Read through the data and report every line in which the word "prefix" occurs.

>> begin

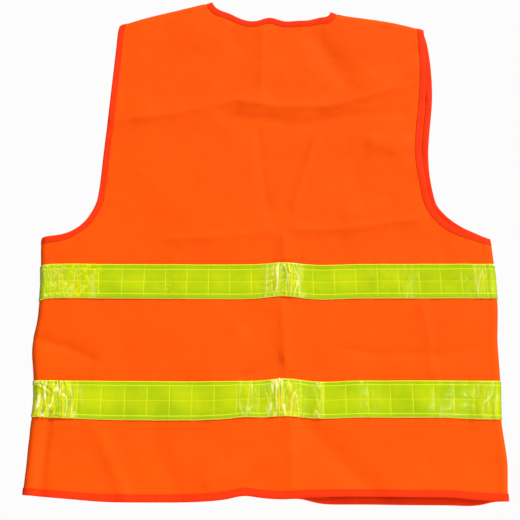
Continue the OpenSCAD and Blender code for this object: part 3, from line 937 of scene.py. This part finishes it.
for prefix, side in (("left", -1), ("right", 1)):
    for kind, ends in seam_ends.items():
        length = abs(ends[1] - ends[0])
        seam_bm = bmesh.new()
        bmesh.ops.create_grid(seam_bm, x_segments=round(length / 4), y_segments=3, size=0.5)
        uv = seam_bm.loops.layers.uv.new("cut")
        share = np.array([v.co.x + 0.5 for v in seam_bm.verts])
        across = np.array([v.co.y + 0.5 for v in seam_bm.verts]) * (allowance_w - allowance_fold)
        across += allowance_fold
        for face in seam_bm.faces:
            for loop in face.loops:
                loop[uv].uv = ((loop.vert.co.x + 0.5) * length * METRE, loop.vert.co.y * allowance_w * METRE)
        places, into = seam_frame(kind, side, share)
        places = (places + into * across[:, None]) * METRE
        places[:, 1] += 0.25 * METRE * np.sin(share * length / 9) * across / allowance_w
        for v, place in zip(seam_bm.verts, places):
            v.co = place
        bmesh.ops.recalc_face_normals(seam_bm, faces=seam_bm.faces)
        allowance = as_piece(prefix + "_" + kind + "_allowance", seam_bm, orange_knit, 1.0)
        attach(allowance, "root")
        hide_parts(prefix + "_" + kind + "_seam")
        count = round(length / overlock_pitch)
        share = (np.arange(count) + 0.5) / count
        places, into = seam_frame(kind, side, share)
        along = np.gradient(places, axis=0)
        along /= np.linalg.norm(along, axis=1, keepdims=True)
        centres, runs, outs = [], [], []
        for face in (-1, 1):
            out = np.array([0, face, 0])
            for lean in (-1, 1):
                bite = into * (allowance_w - overlock_bite)
                centres.extend((places + bite + out * 0.62 + lean * along * 0.8) * METRE)
                runs.extend(into + lean * 0.35 * along)
                outs.extend([out] * count)
        centres.extend((places + into * (allowance_w + 0.1)) * METRE)
        runs.extend(along)
        outs.extend(into)
        overlock = bars(prefix + "_" + kind + "_overlock", centres, runs, outs, 5.0, 0.5, 0.4,
                        overlock_thread)
        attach(overlock, "root")
        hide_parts(prefix + "_" + kind + "_seam")

# ---- Sewing threads ----
# Lockstitch in spun polyester, 3.2 mm a stitch. Orange thread holds the bindings and the patches,
# and yellow thread the bands and labels.

stitch_pitch = 3.2
stitch_len = 2.2
binding_stitch_len = 2.3
binding_thread_h = 0.74
band_row_inset = 1.6


def stitched(name, legs, into_cloth, heights, material, length=stitch_len):
    """A row of stitches along legs, a set way in from the edge, on each given height."""
    centres, runs, outs = [], [], []
    for layer, *leg in legs:
        points, into, at = stations(leg[0], stitch_pitch, *leg[1:])
        points, into = (points[1:] + points[:-1]) / 2, (into[1:] + into[:-1]) / 2
        row = points + into_cloth * into
        for height in heights:
            places = on_cloth(layer, row[:, 0], row[:, 1], np.full(len(row), height))
            above = on_cloth(layer, row[:, 0], row[:, 1], np.full(len(row), height + 0.5))
            centres.extend(places)
            runs.extend(np.gradient(places, axis=0))
            outs.extend(above - places)
    return bars(name, centres, runs, outs, length, 0.55, 0.4, material)


for name, (rides, legs, covered) in tape_runs.items():
    height = binding_thread_h + lift_of(name, rides)
    row = stitched(name.replace("tape", "stitches"), legs, thread_row, (height, -height), orange_thread,
                   binding_stitch_len)
    lies_on(row, rides)

for which, top in zip(("upper", "lower"), band_tops):
    for layer in ("back", "left_front", "right_front"):
        side = front_layers.get(layer, 1)
        first = -seam_s + 2 if layer == "back" else -side * front_band_x
        last = side * (seam_s - 2)
        legs = [(layer, [(first, t), (last, t)], 1, None, None)
                for t in (top - band_row_inset, top - band_w + band_row_inset)]
        heights = (band_base + band_film_t + 0.4, -0.35)
        row = stitched(layer + "_" + which + "_stitches", legs, 0, heights, yellow_thread)
        lies_on(row, layer)

# ---- Hook and loop patches ----
# Woven nylon tape cut in 25 by 50 mm pieces: brushed loops outside on the right front, and moulded
# hooks inside on the left front. Each is sewn down all round.

patch_w, patch_h, patch_t = 25.0, 50.0, 1.2
patch_tops = {"upper": -350.0, "lower": -512.0}
patch_corner_r = 3.0
patch_row_inset = 1.8
patch_ground = (cloth_t + patch_t) / 2 - 0.1


def patch_material(name, colour, dark, scale, roughness, bump_mm):
    """Woven nylon: the ground cloth of the tape, with its pile or its hook rows as a fine relief."""
    m = new_material(name)
    cut = node(m, "UVMap", uv_map="cut")
    pile = node(m, "TexVoronoi", {"Vector": cut.outputs["UV"], "Scale": scale})
    grain = node(m, "TexNoise", {"Vector": cut.outputs["UV"], "Scale": scale / 2, "Detail": 4})
    tone = node(m, "Math", {0: pile.outputs["Distance"], 1: grain.outputs["Fac"]}, operation="ADD")
    shade = node(m, "MixRGB", {"Fac": tone.outputs[0], "Color1": linear(dark), "Color2": linear(colour)})
    relief = node(m, "Bump", {"Height": tone.outputs[0], "Strength": 0.6, "Distance": bump_mm * METRE})
    shader = node(m, "BsdfPrincipled", {"Base Color": shade.outputs[0], "Roughness": roughness,
                                        "Specular IOR Level": 0.25, "Normal": relief.outputs[0]})
    return finish_material(m, shader)


loop_nylon = patch_material("brushed_nylon_loop_orange", "f0642a", "c8401a", 900, 0.85, 0.6)
hook_nylon = patch_material("moulded_nylon_hook_orange", "e85c26", "b83c18", 600, 0.45, 0.3)

for which, top in patch_tops.items():
    low, high = np.array([-patch_w / 2, top - patch_h]), np.array([patch_w / 2, top])
    corners = [(high[0], low[1]), tuple(high), (low[0], high[1]), tuple(low)]
    outline = [p for i in range(4)
               for p in fillet(corners[i - 1], corners[i], corners[(i + 1) % 4], patch_corner_r, 5)]
    for layer, kind, face, material in (("right_front", "loop", 1, loop_nylon),
                                        ("left_front", "hook", -1, hook_nylon)):
        patch_bm = cut_cloth(outline, 2.0)
        keep_cut(patch_bm)
        lay_on(patch_bm, layer, lambda s, t: face * (patch_ground + 0.08 * rumple(s, t, 4, 31)))
        patch = as_piece(which + "_" + kind + "_patch", patch_bm, material, patch_t - 0.3)
        lies_on(patch, layer)
        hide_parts(which + "_" + kind)
        (left, bottom), (right, up) = low + patch_row_inset, high - patch_row_inset
        round_path = [(left, bottom), (right, bottom), (right, up), (left, up), (left, bottom)]
        legs = [(layer, [a, b], 1, None, None) for a, b in zip(round_path, round_path[1:])]
        heights = (face * (patch_ground + 0.5), -face * 0.3)
        row = stitched(which + "_" + kind + "_stitches", legs, 0, heights, orange_thread)
        lies_on(row, layer)
        # The pile stands inside the stitching, 1.6 by 1.8 mm apart.
        tips_s, tips_t = np.meshgrid(np.arange(low[0] + 3.4, high[0] - 3.2, 1.6),
                                     np.arange(low[1] + 3.4, high[1] - 3.2, 1.8))
        tips_s, tips_t = tips_s.ravel(), tips_t.ravel()
        if kind == "loop":
            tips_s = tips_s + 0.7 * rumple(tips_s, tips_t, 1.7, 41)
            tips_t = tips_t + 0.7 * rumple(tips_s, tips_t, 1.3, 43)
        places = on_cloth(layer, tips_s, tips_t, np.full(len(tips_s), face * (patch_ground + 0.55)))
        above = on_cloth(layer, tips_s, tips_t, np.full(len(tips_s), face * (patch_ground + 1.0)))
        outs = above - places
        turns = 9 * rumple(tips_s, tips_t, 2.3, 47) if kind == "loop" else 0 * tips_s
        runs = np.stack([np.sin(turns), 0 * turns, np.cos(turns)], -1)
        pile = bars(which + "_" + kind + "_pile", places, runs, outs, 1.3, 0.4, 0.5, material)
        lies_on(pile, layer)

# ---- Labels ----
# A small folded neck label under the neck binding and a care label in the left side seam, inside.
# Both are white satin ribbon, and both are left blank.

satin = new_material("white_satin_ribbon")
ribbon_cut = node(satin, "UVMap", uv_map="cut")
ribbon_weave = node(satin, "TexWave", {"Vector": ribbon_cut.outputs["UV"], "Scale": 700, "Distortion": 0.5},
                    wave_type="BANDS", bands_direction="Y")
ribbon_relief = node(satin, "Bump", {"Height": ribbon_weave.outputs["Fac"], "Strength": 0.2,
                                     "Distance": 0.0002})
# Satin floats give ribbon a soft sheen, brighter than matt cloth and never mirror-like.
finish_material(satin, node(satin, "BsdfPrincipled", {
    "Base Color": linear("f2f0ea"), "Roughness": 0.42, "Specular IOR Level": 0.4,
    "Normal": ribbon_relief.outputs[0]}))

for name in ("neck_label", "care_label"):
    low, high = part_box(name)
    width, height = (high.x - low.x) / METRE, (high.z - low.z) / METRE
    left, right, bottom, top = (edge / METRE for edge in (low.x, high.x, low.z, high.z))
    label_bm = rectangle((left, bottom), (right, top), round(width / 2), round(height / 2))
    keep_cut(label_bm)
    lay_on(label_bm, "back", lambda s, t: -0.75 - 0.5 * smooth((top - t) / height))
    label = as_piece(name + "_ribbon", label_bm, satin, 0.25)
    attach(label, "root")
    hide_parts(name)
    # The neck label is sewn along its top, and the care label along the side seam.
    sewn = [(left + 1, top - 1.5), (right - 1, top - 1.5)]
    if name == "care_label":
        sewn = [(left + 1.5, bottom + 1), (left + 1.5, top - 1)]
    row = stitched(name + "_stitches", [("back", sewn, 1, None, None)], 0, (-1.05,), yellow_thread)
    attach(row, "root")

# ---- Sheets ----
# The flat cut width of each band, measured round the turn at the side seams; a front band's runs from its
# side seam to its end short of the edge tape. The width is worked out and not used.

for name in band_piece_names:
    width = 2 * seam_s if name.startswith("back") else seam_s + front_band_x

# ---- Stage ----
# A pale seamless floor, well under the hem. The key light comes from the camera's upper right, with
# weaker ones from both sides and from below, and one that falls on the vest's fronts.

room_fill = 0.16
room_white = 0.974
floor_r, floor_z = 1.3, -1.3
paper = new_material("matt_white_paper")
finish_material(paper, node(paper, "BsdfPrincipled", {"Base Color": linear("f4f4f2"), "Roughness": 0.9}))
floor_bm = bmesh.new()
bmesh.ops.create_circle(floor_bm, cap_ends=True, segments=96, radius=floor_r,
                        matrix=Matrix.Translation((0, 0, floor_z)))
as_piece("floor", floor_bm, paper)

world = bpy.data.worlds.new("room")
bpy.context.scene.world = world
world.use_nodes = True
world.node_tree.nodes.clear()
seen = node(world, "LightPath")
brightness = node(world, "MapRange", {"Value": seen.outputs["Is Camera Ray"], "To Min": room_fill,
                                      "To Max": room_white})
room_light = node(world, "Background", {"Color": (1, 1, 1, 1), "Strength": brightness.outputs[0]})
node(world, "OutputWorld", {"Surface": room_light.outputs[0]})


def soft_light(name, comes_from, strength, softness):
    """A broad far light, so that it falls evenly from the neck to the hem."""
    lamp_data = bpy.data.lights.new(name, "SUN")
    lamp_data.energy = strength
    lamp_data.angle = math.radians(softness)
    lamp = bpy.data.objects.new(name, lamp_data)
    lamp.rotation_euler = Vector(comes_from).to_track_quat("Z", "Y").to_euler()
    bpy.context.scene.collection.objects.link(lamp)


soft_light("key", (0.5, -0.42, 0.75), 3.9, 9)
soft_light("left_strip", (-0.47, -0.82, 0.31), 0.26, 7)
soft_light("right_strip", (0.5, -0.8, 0.31), 0.16, 7)
soft_light("low", (0.15, -0.8, -0.5), 0.65, 30)
soft_light("front", (0.35, 0.75, 0.5), 2.8, 25)
bpy.context.scene.view_settings.view_transform = "Standard"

>> end

**Task answer:**
for prefix, side in (("left", -1), ("right", 1)):
        allowance = as_piece(prefix + "_" + kind + "_allowance", seam_bm, orange_knit, 1.0)
        hide_parts(prefix + "_" + kind + "_seam")
        overlock = bars(prefix + "_" + kind + "_overlock", centres, runs, outs, 5.0, 0.5, 0.4,
        hide_parts(prefix + "_" + kind + "_seam")